97th anniversary of Armenian Genocide: reactions of the world media

The world media refers to the history of Armenian Genocide and publish articles on the theme.

“On Tuesday marks the 97th anniversary of the Armenian genocide by the Turkish government, a fact that the Turks to this day deny.

Armenians all over the world commemorate this great tragedy on April 24, because it was on that day in 1915 when 300 Armenian leaders, writers, thinkers and professionals in Constantinople (present day Istanbul) were rounded up and deported or killed. Also on that day in Constantinople, 5,000 of the poorest Armenians were butchered in the streets and in their homes.

The Ottoman Empire was a world power from the 13th century until the 20th. During the 16th and 17th centuries the empire reached its height of power under Suleiman the Magnificent, controlling much of southeast Europe, Western Asia and North Africa.

Much like the Roman Empire, the Ottoman Empire rotted away with the Young Turks forming a modern country called Turkey. In the process of the revolution, the Armenian minority (mostly Christian) were threatened, killed and raped in the worst ethnic cleansing in Turkish history.

It was a prelude to what Adolf Hitler would do 20 years later in Germany. An estimated 1.5 million to 2 million Armenians were slaughtered. Those who survived fled the country”, gosanangelo.com writes.

“While the modern-day Republic of Turkey was founded in 1923, eight years after its Ottoman predecessors embarked on a massive and systematic undertaking to rid the empire of its Armenian population, the country today often finds itself in diplomatic spats with various Western nations over its history. Outside the periphery of geopolitics, it would be perplexing to most as to why an event that occurred nearly 100 years ago would impact relations between Turkey and the United States and various European countries. The answer lies in the annals of history.

During the First World War, while the Islamic Ottoman Empire was fighting the Allied Powers on the side of Germany, its native Christian Armenian population became a target of organized deportations and massacres. Long having suffered from discrimination and second-class citizenship, WWI provided the Young Turk government a cover to reach a “final solution” to the prevailing Armenian question.

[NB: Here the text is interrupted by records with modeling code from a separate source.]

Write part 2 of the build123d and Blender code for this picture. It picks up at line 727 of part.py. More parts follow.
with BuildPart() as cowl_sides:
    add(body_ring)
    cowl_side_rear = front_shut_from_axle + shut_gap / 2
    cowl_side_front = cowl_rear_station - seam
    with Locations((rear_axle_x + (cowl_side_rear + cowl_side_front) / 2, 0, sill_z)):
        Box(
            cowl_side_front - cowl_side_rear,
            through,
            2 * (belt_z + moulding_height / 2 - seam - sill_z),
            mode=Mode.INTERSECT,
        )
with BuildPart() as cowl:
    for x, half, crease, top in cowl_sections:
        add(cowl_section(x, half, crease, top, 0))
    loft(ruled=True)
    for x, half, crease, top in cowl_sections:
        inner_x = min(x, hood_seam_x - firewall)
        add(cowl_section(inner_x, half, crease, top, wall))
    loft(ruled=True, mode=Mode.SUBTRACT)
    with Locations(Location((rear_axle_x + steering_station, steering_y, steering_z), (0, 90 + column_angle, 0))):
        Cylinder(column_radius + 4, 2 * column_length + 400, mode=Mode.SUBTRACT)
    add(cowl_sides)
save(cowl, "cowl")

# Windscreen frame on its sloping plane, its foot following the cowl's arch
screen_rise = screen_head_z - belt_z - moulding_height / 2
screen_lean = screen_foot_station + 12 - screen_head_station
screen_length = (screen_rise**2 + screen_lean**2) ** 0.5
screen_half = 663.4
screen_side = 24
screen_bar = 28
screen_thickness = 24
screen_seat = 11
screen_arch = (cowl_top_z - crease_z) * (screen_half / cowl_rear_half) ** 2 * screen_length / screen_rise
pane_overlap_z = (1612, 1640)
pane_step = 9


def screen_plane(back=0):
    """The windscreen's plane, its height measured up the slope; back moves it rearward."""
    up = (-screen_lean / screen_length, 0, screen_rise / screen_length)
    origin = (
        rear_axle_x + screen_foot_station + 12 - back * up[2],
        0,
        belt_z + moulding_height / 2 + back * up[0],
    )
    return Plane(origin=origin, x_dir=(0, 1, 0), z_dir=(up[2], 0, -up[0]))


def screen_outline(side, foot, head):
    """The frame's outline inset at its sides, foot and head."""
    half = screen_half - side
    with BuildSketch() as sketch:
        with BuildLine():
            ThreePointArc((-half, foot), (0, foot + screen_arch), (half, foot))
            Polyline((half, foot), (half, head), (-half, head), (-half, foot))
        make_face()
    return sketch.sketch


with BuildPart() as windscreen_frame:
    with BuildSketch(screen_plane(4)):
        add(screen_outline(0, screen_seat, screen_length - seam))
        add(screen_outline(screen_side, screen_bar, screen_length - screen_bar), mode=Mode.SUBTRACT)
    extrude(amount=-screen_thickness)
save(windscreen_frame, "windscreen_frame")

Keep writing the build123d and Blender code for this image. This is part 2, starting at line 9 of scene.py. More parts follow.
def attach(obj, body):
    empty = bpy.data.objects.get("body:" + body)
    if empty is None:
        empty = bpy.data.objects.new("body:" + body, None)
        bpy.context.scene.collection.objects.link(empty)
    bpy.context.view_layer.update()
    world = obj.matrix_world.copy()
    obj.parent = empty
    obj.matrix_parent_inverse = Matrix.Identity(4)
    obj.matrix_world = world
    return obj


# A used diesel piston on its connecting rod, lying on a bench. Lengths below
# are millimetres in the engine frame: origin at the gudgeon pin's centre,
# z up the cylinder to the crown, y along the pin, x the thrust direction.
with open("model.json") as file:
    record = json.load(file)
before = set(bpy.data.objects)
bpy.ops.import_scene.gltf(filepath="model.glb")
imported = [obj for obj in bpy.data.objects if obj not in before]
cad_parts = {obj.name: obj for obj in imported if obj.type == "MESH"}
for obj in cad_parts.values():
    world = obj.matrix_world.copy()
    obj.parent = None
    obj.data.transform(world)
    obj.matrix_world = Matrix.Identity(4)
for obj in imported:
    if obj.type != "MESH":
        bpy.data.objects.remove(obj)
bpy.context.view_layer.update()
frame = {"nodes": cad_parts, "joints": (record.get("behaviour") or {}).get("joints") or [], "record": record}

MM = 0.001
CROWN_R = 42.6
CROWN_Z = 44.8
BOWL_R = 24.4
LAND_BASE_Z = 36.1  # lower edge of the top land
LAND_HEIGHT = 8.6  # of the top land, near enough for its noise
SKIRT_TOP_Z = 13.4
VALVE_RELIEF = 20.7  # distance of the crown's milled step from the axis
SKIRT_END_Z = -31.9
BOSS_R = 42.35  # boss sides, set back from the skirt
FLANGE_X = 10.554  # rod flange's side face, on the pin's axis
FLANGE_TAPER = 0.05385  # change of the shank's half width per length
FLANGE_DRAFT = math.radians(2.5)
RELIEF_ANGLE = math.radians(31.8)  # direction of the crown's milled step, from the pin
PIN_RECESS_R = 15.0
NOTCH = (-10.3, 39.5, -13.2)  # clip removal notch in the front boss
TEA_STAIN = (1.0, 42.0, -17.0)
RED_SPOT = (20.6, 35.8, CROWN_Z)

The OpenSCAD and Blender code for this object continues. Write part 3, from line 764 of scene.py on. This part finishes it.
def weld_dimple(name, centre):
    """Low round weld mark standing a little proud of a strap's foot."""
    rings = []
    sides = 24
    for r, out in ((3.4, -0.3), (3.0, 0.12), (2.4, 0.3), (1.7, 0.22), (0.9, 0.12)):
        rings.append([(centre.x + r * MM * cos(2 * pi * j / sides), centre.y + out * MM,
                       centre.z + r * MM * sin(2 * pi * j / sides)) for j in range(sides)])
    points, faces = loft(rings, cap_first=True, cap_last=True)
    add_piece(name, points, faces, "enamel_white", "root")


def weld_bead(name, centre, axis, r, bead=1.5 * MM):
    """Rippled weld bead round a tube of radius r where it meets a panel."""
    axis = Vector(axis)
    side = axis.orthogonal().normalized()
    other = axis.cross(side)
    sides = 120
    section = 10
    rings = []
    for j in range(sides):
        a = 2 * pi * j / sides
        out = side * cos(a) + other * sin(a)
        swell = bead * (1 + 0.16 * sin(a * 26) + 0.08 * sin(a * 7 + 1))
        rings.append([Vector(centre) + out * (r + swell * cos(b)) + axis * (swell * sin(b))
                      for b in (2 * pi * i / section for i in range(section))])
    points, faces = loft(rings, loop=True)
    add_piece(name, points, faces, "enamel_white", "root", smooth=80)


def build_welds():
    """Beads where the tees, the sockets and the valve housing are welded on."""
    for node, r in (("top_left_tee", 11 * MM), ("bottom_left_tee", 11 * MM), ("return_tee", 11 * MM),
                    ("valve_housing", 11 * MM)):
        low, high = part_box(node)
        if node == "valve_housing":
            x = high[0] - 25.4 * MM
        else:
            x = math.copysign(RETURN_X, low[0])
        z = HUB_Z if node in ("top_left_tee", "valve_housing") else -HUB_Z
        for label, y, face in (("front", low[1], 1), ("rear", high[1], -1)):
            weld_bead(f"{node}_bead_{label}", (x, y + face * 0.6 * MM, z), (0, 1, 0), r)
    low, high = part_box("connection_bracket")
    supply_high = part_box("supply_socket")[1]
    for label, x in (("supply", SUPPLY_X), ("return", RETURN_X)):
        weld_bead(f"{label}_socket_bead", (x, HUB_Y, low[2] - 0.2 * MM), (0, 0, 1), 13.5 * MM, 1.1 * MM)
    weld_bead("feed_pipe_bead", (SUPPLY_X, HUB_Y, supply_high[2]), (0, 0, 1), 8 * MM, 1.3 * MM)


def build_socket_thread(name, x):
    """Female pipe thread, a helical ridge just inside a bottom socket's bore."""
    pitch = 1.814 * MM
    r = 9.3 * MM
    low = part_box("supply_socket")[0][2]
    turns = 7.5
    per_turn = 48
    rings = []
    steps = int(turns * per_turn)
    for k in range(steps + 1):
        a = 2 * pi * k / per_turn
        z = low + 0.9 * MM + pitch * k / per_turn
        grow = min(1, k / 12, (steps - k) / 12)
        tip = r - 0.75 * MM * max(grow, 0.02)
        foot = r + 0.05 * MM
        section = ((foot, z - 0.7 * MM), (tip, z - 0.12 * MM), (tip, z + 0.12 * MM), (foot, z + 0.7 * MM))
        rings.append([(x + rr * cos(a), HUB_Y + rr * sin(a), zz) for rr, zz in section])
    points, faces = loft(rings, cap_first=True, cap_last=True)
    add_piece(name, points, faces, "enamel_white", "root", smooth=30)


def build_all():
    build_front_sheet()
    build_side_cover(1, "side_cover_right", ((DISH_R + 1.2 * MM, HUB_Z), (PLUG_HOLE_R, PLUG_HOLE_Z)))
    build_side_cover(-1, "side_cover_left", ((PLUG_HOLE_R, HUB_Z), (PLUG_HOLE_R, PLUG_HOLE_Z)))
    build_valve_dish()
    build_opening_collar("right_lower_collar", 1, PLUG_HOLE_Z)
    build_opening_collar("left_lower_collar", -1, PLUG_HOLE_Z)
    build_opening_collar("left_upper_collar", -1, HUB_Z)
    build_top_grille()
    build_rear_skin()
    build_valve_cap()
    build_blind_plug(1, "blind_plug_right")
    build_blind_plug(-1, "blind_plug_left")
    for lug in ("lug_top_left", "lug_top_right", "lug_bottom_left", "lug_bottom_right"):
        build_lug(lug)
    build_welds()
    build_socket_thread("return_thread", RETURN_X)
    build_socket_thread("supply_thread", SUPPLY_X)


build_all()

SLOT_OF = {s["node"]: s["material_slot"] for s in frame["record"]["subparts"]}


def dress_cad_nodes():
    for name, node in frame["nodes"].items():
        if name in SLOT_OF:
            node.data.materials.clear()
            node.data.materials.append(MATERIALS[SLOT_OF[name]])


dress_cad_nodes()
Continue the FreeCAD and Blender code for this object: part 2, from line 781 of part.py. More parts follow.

Starting April 24, 1915, with the arrest and killing of the Armenian intelligentsia, an entire civilization was uprooted from its many-millennia-old homeland and outright massacred or driven to a slow death in the deserts of Syria. The material and cultural loss of the Armenians has also been enormous, with some 3,000 churches destroyed alone. It is estimated that out of a population of two million Armenians, one-and-a-half million were killed while another half a million survived and dispersed to nearly every continent, thus resulting in the creation of a large and dynamic Armenian Diaspora”, Jerusalem Post writes.

They held their children in their arms and carried whatever else they could into the desert.

Bibles that had been in families for centuries. Handmade lace handkerchiefs made for weddings and baptisms. Documents that listed their names and where they were born.

Nearly 100 years after the Armenian Genocide began in the Ottoman Empire, some of those very same items can be found carefully preserved in glass cases and in frames in the San Fernando Valley, a testament of survival.

An estimated 1.5 million Armenians died from 1915-23 in what has been called the first genocide of the 20th century.

The Turkish government maintains the deaths were a consequence of betrayal and civil unrest in what was then the Ottoman Empire. Even the genocide has become politicized with both the United States and Turkish governments refusing to call it such. Armenian-American activists have said the U.S. government won’t officially recognize the killings as genocide because it would hurt relations with Turkey, a NATO ally.

“Turks believe it was a civil war within a world war, engineered, provoked, and waged by the Armenians with active support from Russia, England, and France, and passive support from the U.S. diplomats, missionaries, media and others with anti-Turkish agendas, all eyeing the vast territories of the collapsing Ottoman Empire,” said Ergun Kirklikovali, president of the Assembly of Turkish American Associations, based in Washington.

Armenians, however, say the killings involved the systematic cleansing of Christians, which included Assyrians and Pontic Greeks. Priests and intellectuals were beheaded. Women and children were terrorized as they were marched out of their homeland and into the Middle East”, dailynews.com writes.

Armenian National Committee of America (ANCA) Executive Director Aram Hamparian issued the following statement on April 23in response to President Barack Obama’s remarks at the U.S. Holocaust Museum, outlining U.S. commitment to the prevention of genocide and mass atrocities, armenianweekly.com writes.

“President Obama undermined his own commitment to ‘Never Again’ in his speech at the U.S. Holocaust Museum this morning, when, on the day before the annual commemoration marking the Armenian Genocide—the atrocities that Hitler himself referenced prior to launching the Holocaust—he cited several past genocides but remained entirely silent on the Armenian Genocide, the crime that, as a candidate for the White House, he so prominently and repeatedly promised to recognize,” stated Hamparian.